Être indépendantiste veut dire penser globalement le Québec et ne pas se laisser enfermer dans le piège du fédéralisme fondé sur la logique de la division des pouvoirs qui a structuré la pensée nationaliste depuis l’adoption de la Confédération. Être indépendantiste implique qu’il faut intégrer la totalité des pouvoirs dans ses engagements et ses prises de position.
Le nouveau mouvement indépendantiste doit combattre la théorie du bicéphalisme qui définit les Québécois comme des monstres à deux têtes : une qui se voit en Canadien et l’autre en Québécois. Cette logique de la double identité entretient deux systèmes de légitimité et de loyauté et génère la confusion des esprits qui constitue un obstacle à l’efficacité de l’action indépendantiste. L’antidote à cette maladie coloniale du nationalisme québécois est le transparlementarisme. Cette idée signifie qu’il ne doit y avoir qu’un seul parti indépendantiste qui agit à la fois sur la scène fédérale et sur la scène québécoise. Ce parti aura un seul programme qui intégrera toutes les dimensions de la vie politique aussi bien les compétences dites provinciales que celles attribuées à l’État fédéral. Il ne sera plus question de limiter son action au cadre provincial ou de défendre les intérêts du Québec à Ottawa, débats étriqués qui ont miné la cohésion du mouvement indépendantiste jusqu’à présent.
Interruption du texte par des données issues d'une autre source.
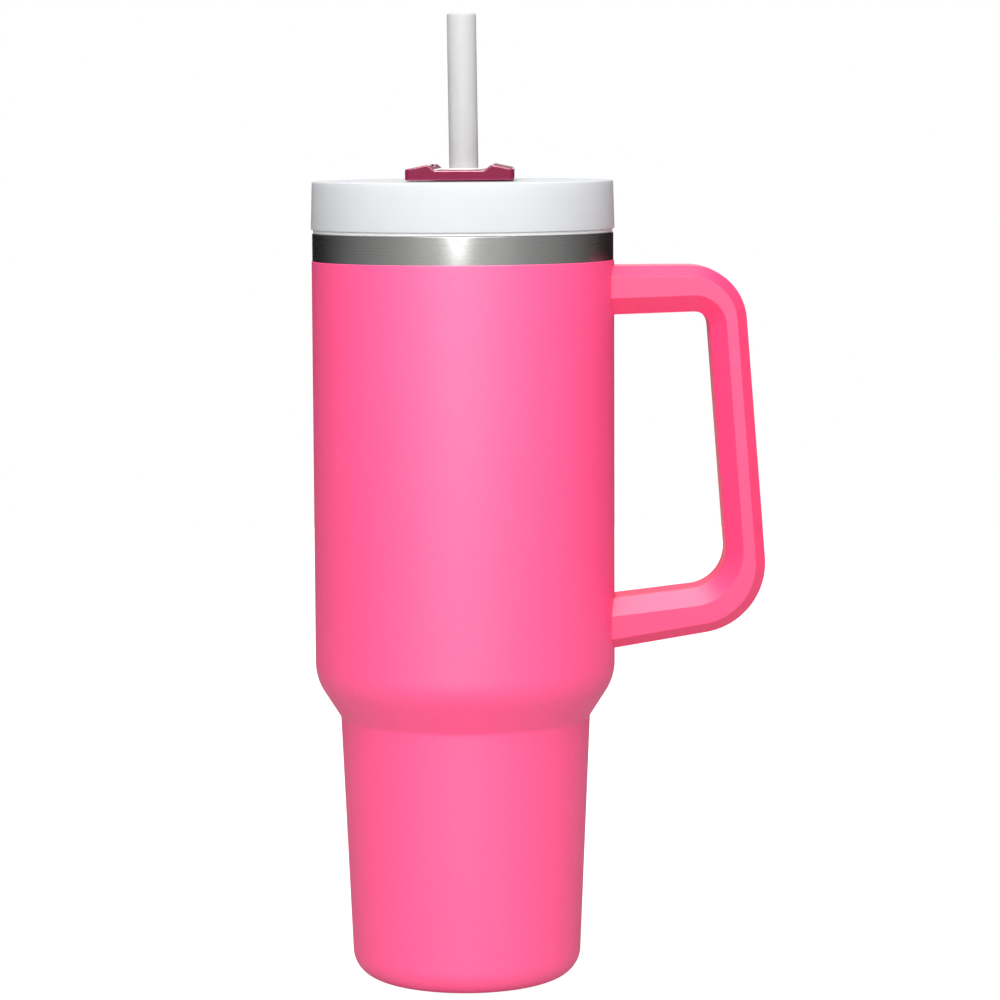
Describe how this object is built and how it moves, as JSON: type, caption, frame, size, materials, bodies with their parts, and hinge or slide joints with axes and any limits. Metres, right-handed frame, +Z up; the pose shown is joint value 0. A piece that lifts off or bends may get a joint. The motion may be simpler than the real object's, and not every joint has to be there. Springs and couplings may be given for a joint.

Ses politiques seront celles d’un État normal disposant de tous les pouvoirs. Il y aura une seule organisation, une seule carte de membre et une seule direction. Il offrira aux électeurs la possibilité de voter en tout temps pour l’indépendance, quel que soit le niveau des élections.
Ébranlés par le désastre électoral, les militants du Parti québécois auront-ils le courage de reconnaître leurs erreurs et de se remettre en question ? Ils seraient les mieux placés pour effectuer cette refondation du mouvement indépendantiste et relancer la mobilisation. Malheureusement, dans le passé, ils ne nous ont pas habitués à l’humilité et éblouis par leur audace, et la probabilité qu’ils assument cette remise en question est faible. Reste une autre solution qui est plus ardue : la création d’une nouvelle force politique dont l’existence pourrait stimuler l’ardeur des péquistes à se renouveler en profondeur. Si comme le veut la tradition politique au Québec : tout commence par un mouvement qui se transforme en parti politique, peut-être que la récente fondation du Mouvement Québec indépendant servira-t-il de creuset à cette refondation ?
1 Denis Monière, Avez-vous lu Hirschman ? Essais sur la déception politique, Montréal, Québec-Amérique, 1985, p.131-132.